Com vítimas não identificadas, crimes em São Paulo seguem sem solução

São Bernardo do Campo – O medo e a insegurança estão espalhados pelas ruas na onda de violência que tomou o estado de São Paulo nas últimas semanas. Todo dia pessoas […]

São Bernardo do Campo – O medo e a insegurança estão espalhados pelas ruas na onda de violência que tomou o estado de São Paulo nas últimas semanas. Todo dia pessoas desaparecem e morrem. Muitos mortos ficam sem identificação, o que dificulta a solução dos casos. Isso somado à falta de investigações permite que o Estado não consiga explicar quem está morrendo ou mesmo quem está matando. No ABC paulista, a situação não é diferente.

Até agora, os familiares de José (nome fictício), 45 anos, não sabem dizer onde, quando ou por que ele foi morto com dois tiros na cabeça. Tudo o que sabem é que o empresário de Santo André saiu da casa da irmã na noite de 8 de novembro e não foi mais visto. José desapareceu na mesma noite em que houve uma chacina no município, na qual cinco pessoas, não identificadas nos boletins policiais, morreram.

José estava, de acordo com a família, com todos os documentos e uma conta de energia elétrica na carteira no dia em que desapareceu. “Não fomos avisados sobre nada. Só o encontramos no sábado (10) à noite no hospital, internado como morador de rua”, revelou a irmã, que preferiu não se identificar.

Sem aviso

A família buscava por José desde a sexta-feira (09), em IMLs (Institutos Médico-Legal) e hospitais. “Quando o encontramos, questionei o hospital por que não fomos avisados de nada. Não souberam me explicar, apenas me entregaram os documentos dele em um saco plástico igual aos usados pela polícia”, afirmou a irmã da vítima. 

José teve morte cerebral, ficou internado por uma semana e teve a morte declarada dia 15 passado. Revoltada e com medo, a família diz que não buscará mais informações. “Não sabemos o que aconteceu e agora não queremos mais saber. Nada trará meu irmão de volta. Já sofremos muito”, comentou a irmã. 

Para a Marilda Pansonato Pinheiro, presidenta da Associação dos Delegados de Polícia do Estado de São Paulo, que congrega 4 mil delegados, a falta de identificação das vítimas e de investigação dos casos é consequência do sucateamento e desmantelamento da Polícia Civil. “O DHPP [Departamento de Homicídios e de Proteção à Pessoa] está com mais de 4 mil inquéritos para investigar e lá há apenas 12 delegados. O trabalho é humanamente impossível de se realizar. Não temos preenchimento de cargos há 18 anos.”

Procedimento

A Secretaria de Segurança Pública estadual explicou que, em casos de vítimas baleadas, a Polícia Militar deve socorrer e apresentar o caso na delegacia, onde a Polícia Civil realizará a identificação da vítima e localizará a família. Porém, no caso de José, como ele estava com os documentos e até mesmo um comprovante de endereço, a própria PM poderia ter realizado o contato com a família. 

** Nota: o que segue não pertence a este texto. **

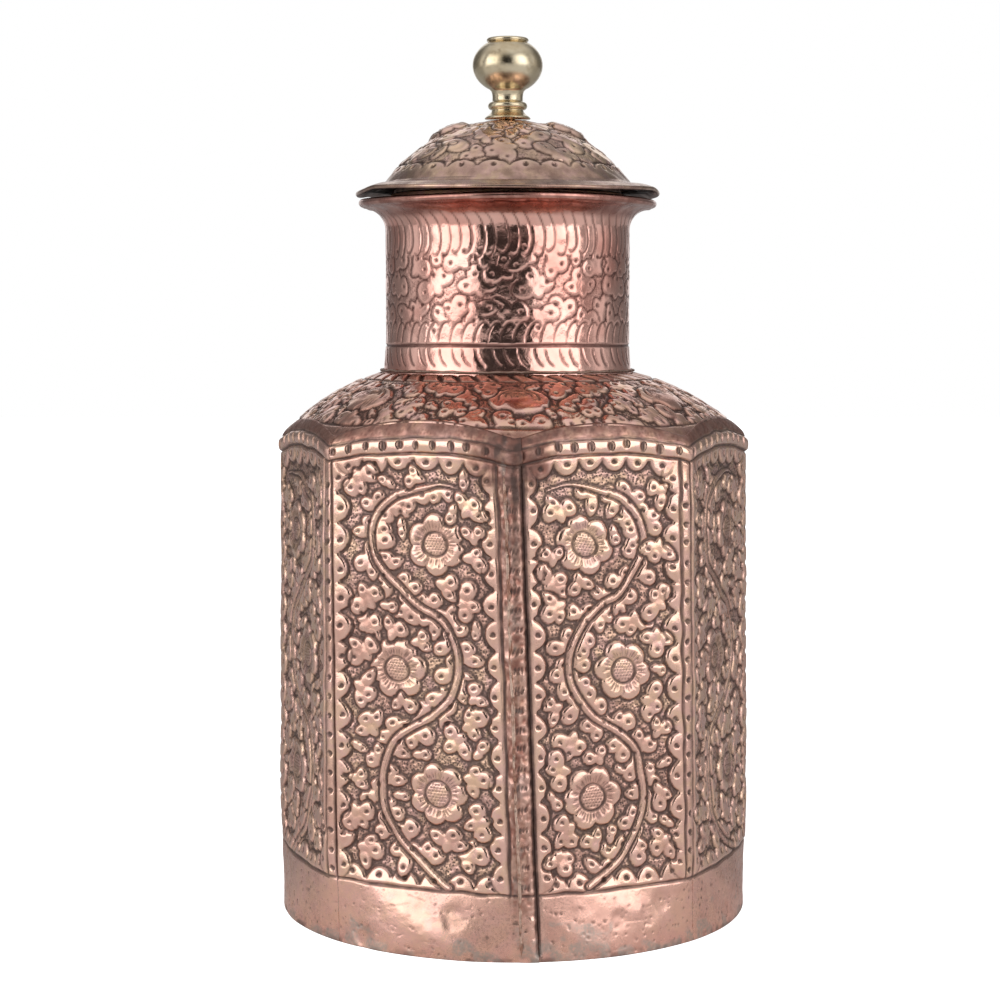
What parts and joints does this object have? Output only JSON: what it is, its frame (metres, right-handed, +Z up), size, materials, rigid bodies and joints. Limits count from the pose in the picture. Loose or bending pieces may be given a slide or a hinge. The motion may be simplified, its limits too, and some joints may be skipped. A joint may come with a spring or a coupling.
{
  "type": "tea caddy",
  "caption": "Eight-sided chased copper tea caddy with a round flared neck, a lift-off domed lid and a turned brass knob.",
  "frame": {"origin": "middle of the foot, on the surface that the caddy stands on", "axes": "+Z up along the body's axis, -Y towards the seam corner, +X to the right when facing that corner"},
  "size_m": [0.1252, 0.1265, 0.2286],
  "materials": {
    "chased_copper": "copper, chased and worn bright on the high parts, dark brown patina in the recesses",
    "polished_copper": "copper, polished, with dark chased lines",
    "plain_copper": "copper, semi-matt, with small pits and dull tinning at the joints",
    "knob_brass": "pale brass, polished, dull in the grooves",
    "spelter": "brazing spelter, filed and worn",
    "solder": "soft solder, dull grey and lumpy"
  },
  "bodies": {
    "caddy": {"body_wall": "chased_copper", "seam_braze": "spelter", "base_plate": "plain_copper", "base_solder": "solder", "shoulder": "chased_copper", "shoulder_solder": "solder", "neck": "polished_copper", "neck_solder": "solder"},
    "lid": {"lid_dome": "chased_copper", "lid_collar": "plain_copper", "collar_solder": "solder", "knob": "knob_brass", "knob_washer": "plain_copper"}
  },
  "joints": [
    {"name": "lid_lift", "type": "slide", "parent": "caddy", "child": "lid", "axis": [0, 0, 1], "range_m": [0, 0.1]}
  ]
}
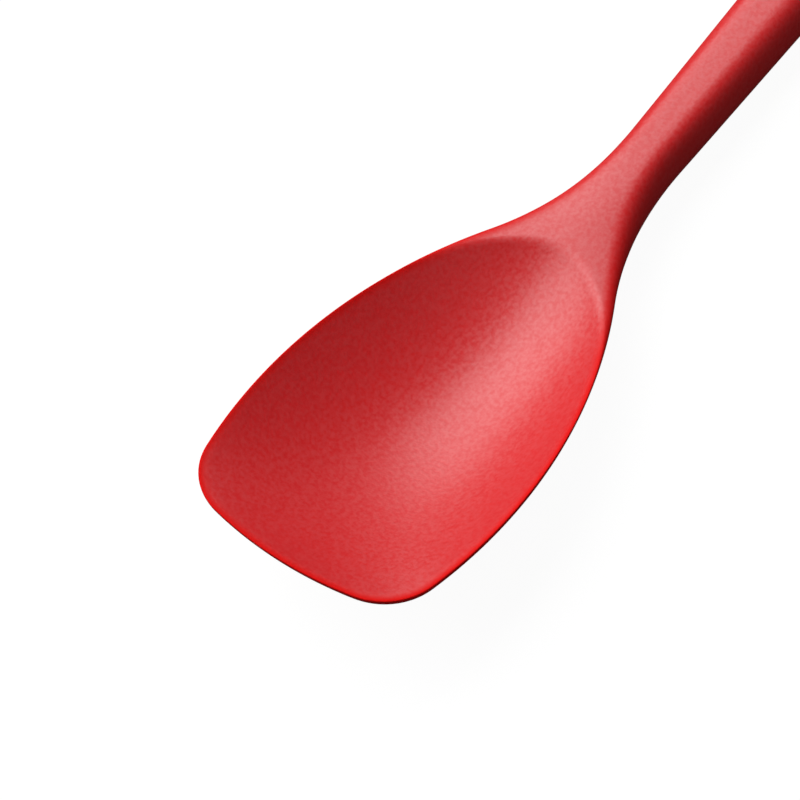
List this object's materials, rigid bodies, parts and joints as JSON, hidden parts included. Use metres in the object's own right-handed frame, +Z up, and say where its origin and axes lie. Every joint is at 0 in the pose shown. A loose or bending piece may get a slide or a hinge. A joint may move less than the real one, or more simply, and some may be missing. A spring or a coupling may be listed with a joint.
{
  "type": "silicone turner",
  "caption": "Silicone turner with a scooped, spoon-shaped head, a nearly straight front edge and a slim rounded handle with a hanging hole.",
  "frame": {"origin": "centre of the bounding box in plan, on the plane the turner rests on", "axes": "+X from the head along the handle to its end, +Y across the head, +Z up out of the bowl"},
  "size_m": [0.285, 0.064, 0.0267],
  "materials": {
    "red_silicone": "satin, fine grain",
    "brushed_stainless": "brushed",
    "glass_filled_nylon": "matte",
    "rivet_steel": "plain"
  },
  "bodies": {
    "root": {"silicone_overmould": "red_silicone", "steel_spine": "brushed_stainless", "upper_core_half": "glass_filled_nylon", "lower_core_half": "glass_filled_nylon", "neck_rivet": "rivet_steel", "middle_rivet": "rivet_steel", "tail_rivet": "rivet_steel"}
  },
  "joints": []
}
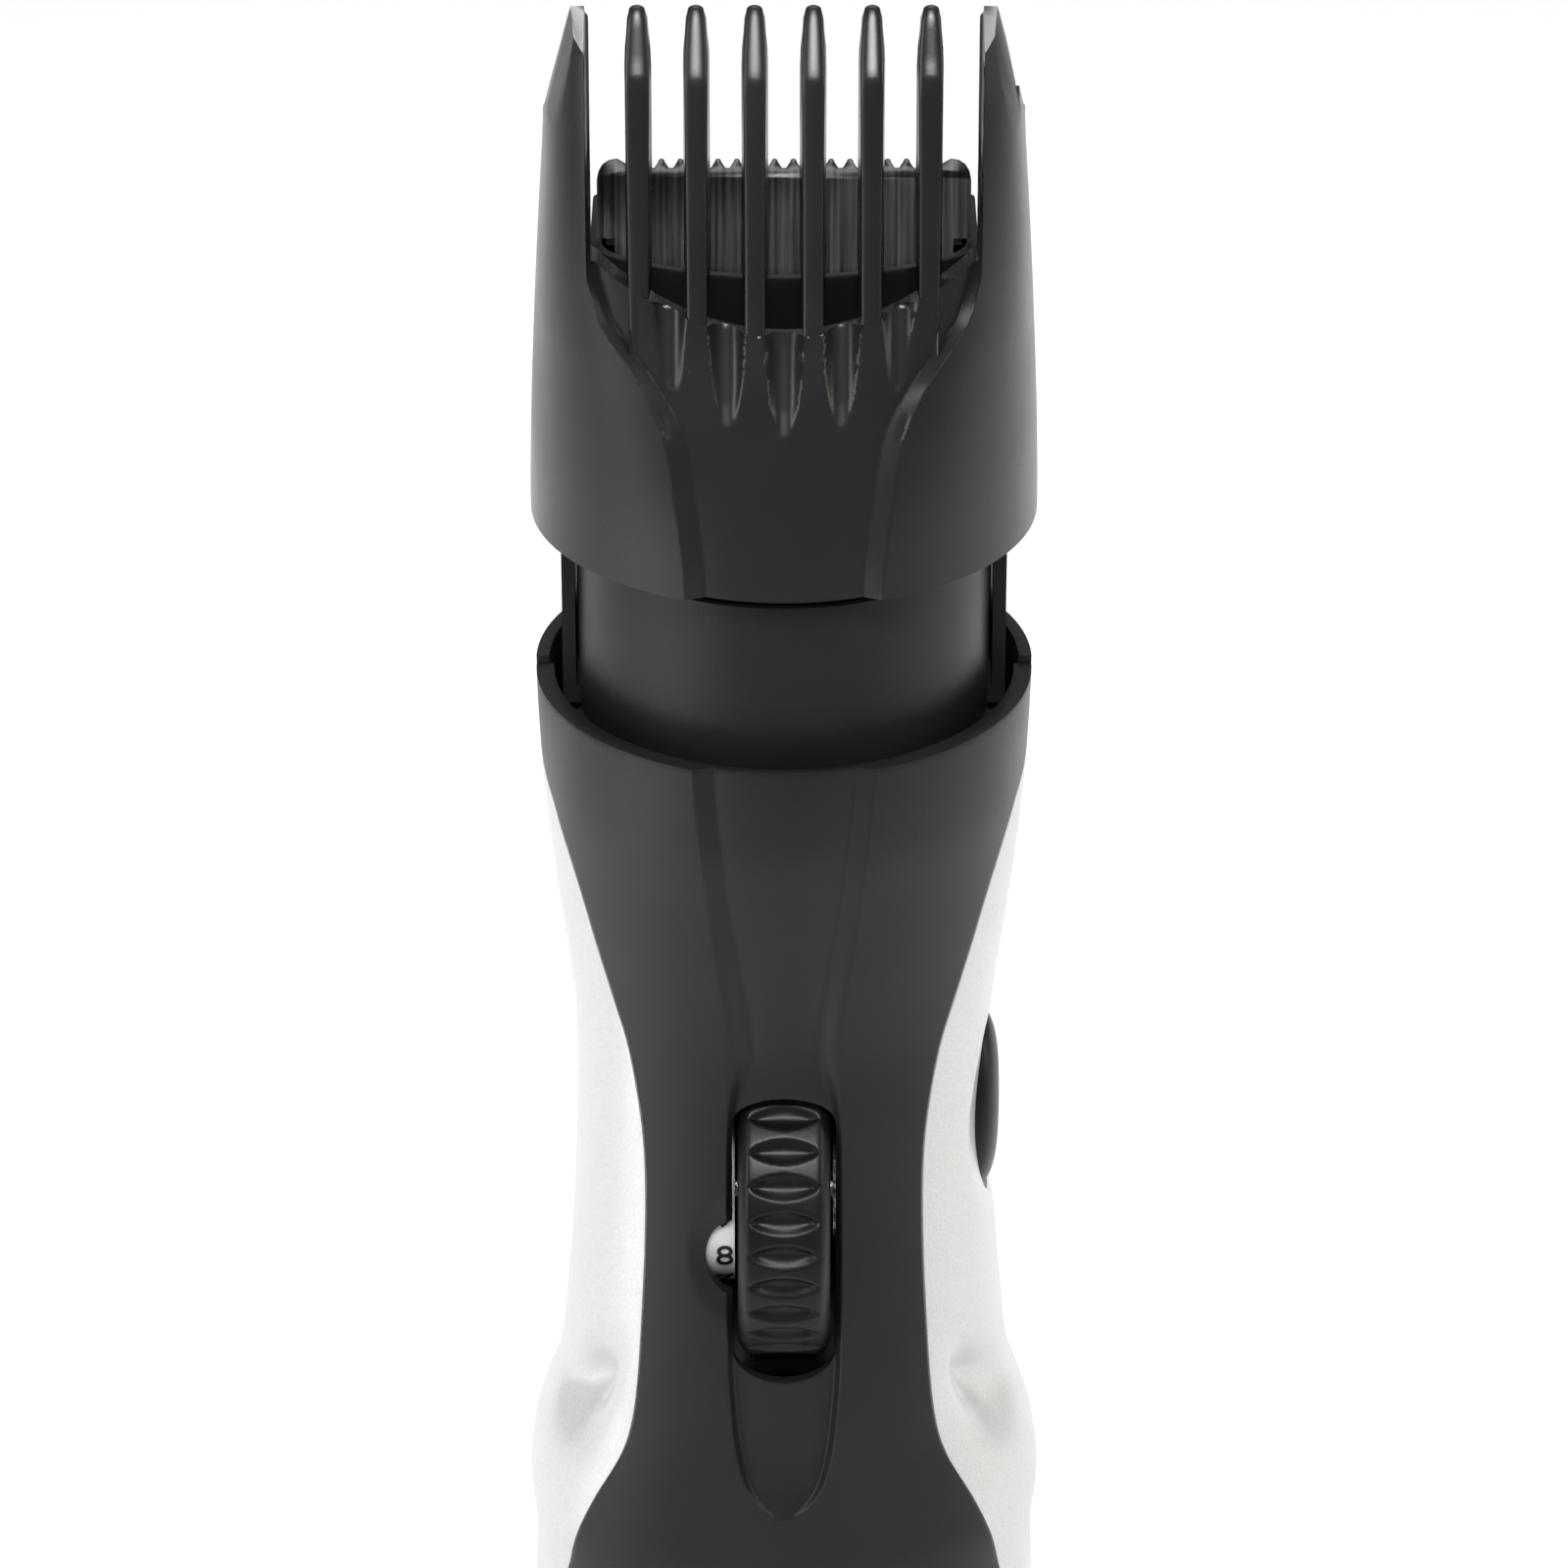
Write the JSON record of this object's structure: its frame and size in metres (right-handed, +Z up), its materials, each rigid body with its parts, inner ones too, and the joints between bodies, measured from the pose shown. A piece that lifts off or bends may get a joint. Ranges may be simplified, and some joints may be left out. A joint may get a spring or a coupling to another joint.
{
  "type": "hair clipper",
  "caption": "Cordless beard and hair clipper with a sliding guide comb set by a thumb wheel, a pressing power button and a reciprocating blade.",
  "frame": {"origin": "centre of the base, on the surface it stands on", "axes": "+Z up the handle towards the comb, -Y is the front with the thumb wheel, +X is the side with the power button"},
  "size_m": [0.045, 0.0416, 0.1856],
  "materials": {
    "black_shell": "satin moulded black",
    "comb_plastic": "semi-gloss black",
    "soft_black": "matte soft-touch",
    "silver_panel": "pearl silver-white paint",
    "white_plastic": "satin",
    "blade_steel": "dark brushed",
    "steel": "bright",
    "contact_brass": "plated",
    "board": "solder mask",
    "cell_jacket": "shrink sleeve",
    "frame_grey": "satin"
  },
  "bodies": {
    "handle": {"front_housing": "black_shell", "rear_housing": "black_shell", "left_side_panel": "silver_panel", "right_side_panel": "silver_panel", "base_cap": "black_shell", "head_tube": "black_shell", "blade_holder": "black_shell", "head_cap": "black_shell", "fixed_blade": "blade_steel", "blade_spring": "steel", "chassis": "frame_grey", "motor_can": "steel", "motor_end_cap": "white_plastic", "motor_terminal_front": "contact_brass", "motor_terminal_rear": "contact_brass", "dust_seal": "soft_black", "battery_left": "cell_jacket", "battery_right": "cell_jacket", "battery_link": "contact_brass", "battery_contact_left": "contact_brass", "battery_contact_right": "contact_brass", "circuit_board": "board", "switch_body": "white_plastic", "charging_socket": "black_shell", "socket_pin_left": "contact_brass", "socket_pin_right": "contact_brass", "wheel_axle": "steel", "detent_spring": "steel", "base_screw_left": "steel", "base_screw_right": "steel"},
    "wheel": {"thumb_wheel": "soft_black", "number_drum": "white_plastic", "pinion_gear": "white_plastic"},
    "carriage": {"comb_carriage": "black_shell"},
    "comb": {"guide_comb": "comb_plastic"},
    "button": {"power_button": "soft_black"},
    "cutter": {"moving_blade": "steel", "blade_follower": "white_plastic"},
    "rotor": {"motor_shaft": "steel", "eccentric_cam": "white_plastic"}
  },
  "joints": [
    {"name": "wheel_turn", "type": "hinge", "parent": "handle", "child": "wheel", "pos_m": [0, -0.0062, 0.0765], "axis": [1, 0, 0], "range_deg": [-210.5, 30.5]},
    {"name": "comb_slide", "type": "slide", "parent": "handle", "child": "carriage", "axis": [0, 0, 1], "range_m": [-0.014, 0.002]},
    {"name": "comb_release", "type": "slide", "parent": "carriage", "child": "comb", "axis": [0, 0, 1], "range_m": [0, 0.055]},
    {"name": "button_press", "type": "slide", "parent": "handle", "child": "button", "axis": [-1, 0, 0], "range_m": [0, 0.001], "stiffness_N_per_m": 350},
    {"name": "blade_stroke", "type": "slide", "parent": "handle", "child": "cutter", "axis": [1, 0, 0], "range_m": [-0.0012, 0.0012]},
    {"name": "motor_spin", "type": "hinge", "parent": "handle", "child": "rotor", "pos_m": [0, 0, 0.13], "axis": [0, 0, 1], "continuous": true}
  ],
  "couplings": [
    {"joint": "wheel_turn", "follows": "comb_slide", "rad_per_m": 261.8}
  ]
}
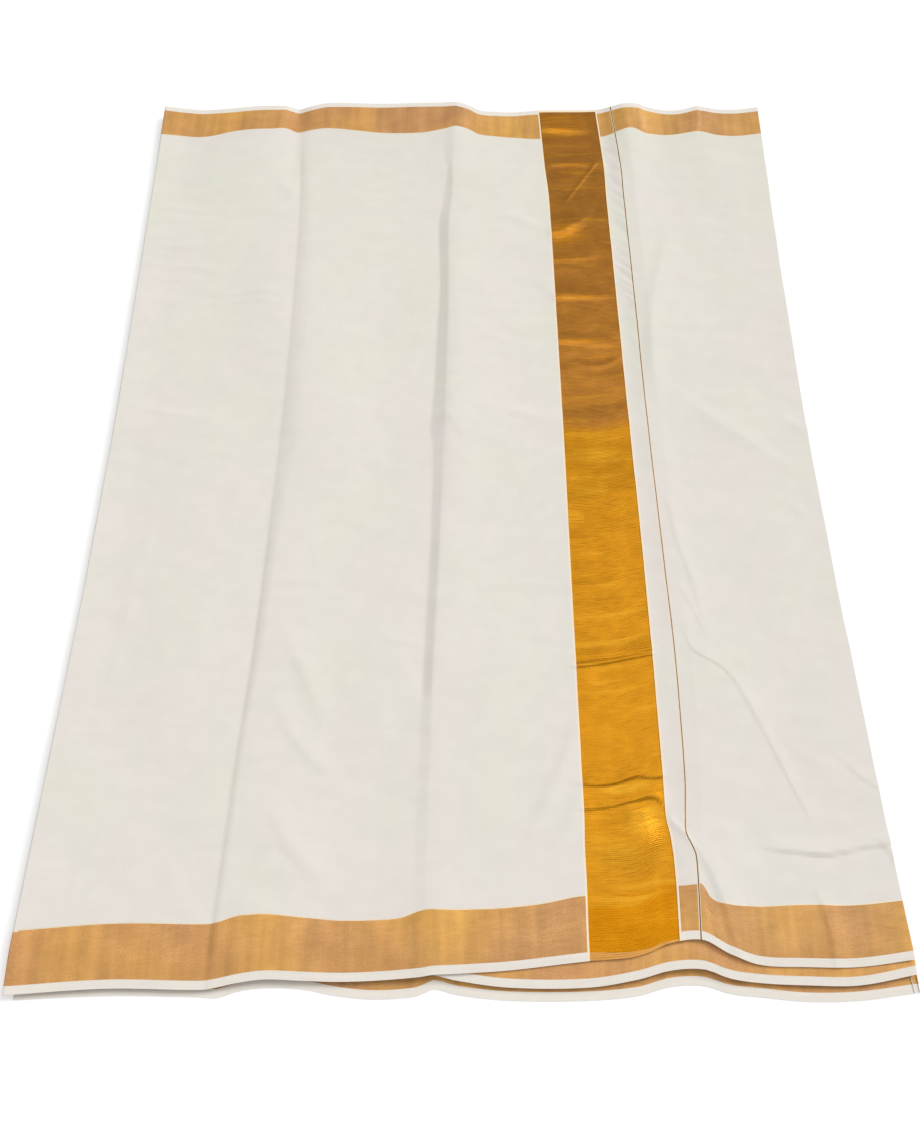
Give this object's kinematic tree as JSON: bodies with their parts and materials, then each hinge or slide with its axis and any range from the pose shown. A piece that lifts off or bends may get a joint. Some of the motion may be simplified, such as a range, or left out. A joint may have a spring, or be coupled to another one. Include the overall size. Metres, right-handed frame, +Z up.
{
  "type": "folded saree",
  "caption": "Cotton saree folded flat into a wide stack, with gold borders along both selvedges and a broad gold band across its outer end.",
  "frame": {"origin": "middle of the flat underside, on the surface it rests on", "axes": "+Z up off the surface, +Y across the cloth from the front selvedge to the back one, +X along the folded length towards the outer end"},
  "size_m": [0.8758, 1.2092, 0.0222],
  "materials": {
    "field_cotton": "off-white plain-woven cotton, matt, lightly starched",
    "selvedge_cotton": "white close-woven cotton edge, matt",
    "border_gold": "gold thread woven lengthwise with cotton showing through, soft metallic glint",
    "band_gold": "close gold weft with fine ribs across the band, bright metallic sheen",
    "line_thread": "a few picks of dark gold thread, low sheen"
  },
  "bodies": {
    "root": {"body_front_selvedge": "selvedge_cotton", "body_front_border": "border_gold", "body_field": "field_cotton", "body_back_border": "border_gold", "body_back_selvedge": "selvedge_cotton", "pallu_band": "band_gold", "strip_front_selvedge": "selvedge_cotton", "strip_front_border": "border_gold", "strip_field": "field_cotton", "strip_back_border": "border_gold", "strip_back_selvedge": "selvedge_cotton", "pallu_line": "line_thread", "end_front_selvedge": "selvedge_cotton", "end_front_border": "border_gold", "end_field": "field_cotton", "end_back_border": "border_gold", "end_back_selvedge": "selvedge_cotton", "second_front_selvedge": "selvedge_cotton", "second_front_border": "border_gold", "second_field": "field_cotton", "second_back_border": "border_gold", "second_back_selvedge": "selvedge_cotton", "hidden_layers": "field_cotton", "bottom_front_selvedge": "selvedge_cotton", "bottom_front_border": "border_gold", "bottom_field": "field_cotton", "bottom_back_border": "border_gold", "bottom_back_selvedge": "selvedge_cotton"}
  },
  "joints": []
}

A PM não soube informar se o caso está sendo investigado e não confirmou se foi a própria polícia que realizou o socorro a José. A assessoria apenas solicitou que as perguntas fossem direcionadas à Polícia Civil. A SSP explicou que só poderia buscar informações se soubesse em qual delegacia o caso foi registrado. Tal informação é desconhecida até o momento.

Histórico de impunidade favorece crise

Os especialistas ouvidos pelo ABCD MAIOR acreditam que o sucateamento da Polícia Civil, somado ao histórico de impunidade por crimes cometidos pela polícia, é um dos principais motivos para que algumas das vítimas da escalada da violência, instalada na Região Metropolitana de São Paulo nas últimas semanas, não sejam identificadas, e para que os casos não sejam solucionados. 

“Não há investimento na parte investigativa da polícia. Ao invés disso, o governo estadual deu preferência apenas ao militarismo. O desmonte escancarado da Polícia Civil trouxe a desmotivação ao trabalho”, comentou a presidenta da Associação dos Delegados de Polícia.

Na visão da coordenadora-adjunta do Núcleo de Pesquisas do Instituto Brasileiro de Ciências Criminais, Alessandra Teixeira, a situação vai além do sucateamento da Polícia Civil. “Historicamente, as mortes cometidas por policiais, chamadas de resistência seguida de morte, nada mais são do que uma licença para matar. Nos últimos dias, essa cultura de impunidade se alastrou devido aos grupos de extermínio”, explicou. 

Negligência

Para o deputado federal Vanderlei Siraque (PT), a negligência da polícia de São Paulo vem desde os anos 1980. “Não existe planejamento, investimento na polícia científica, há um forte sistema de corrupção, a corregedoria é fraca e as investigações não são feitas, de modo que não dá para evitar os crimes futuros”, opinou.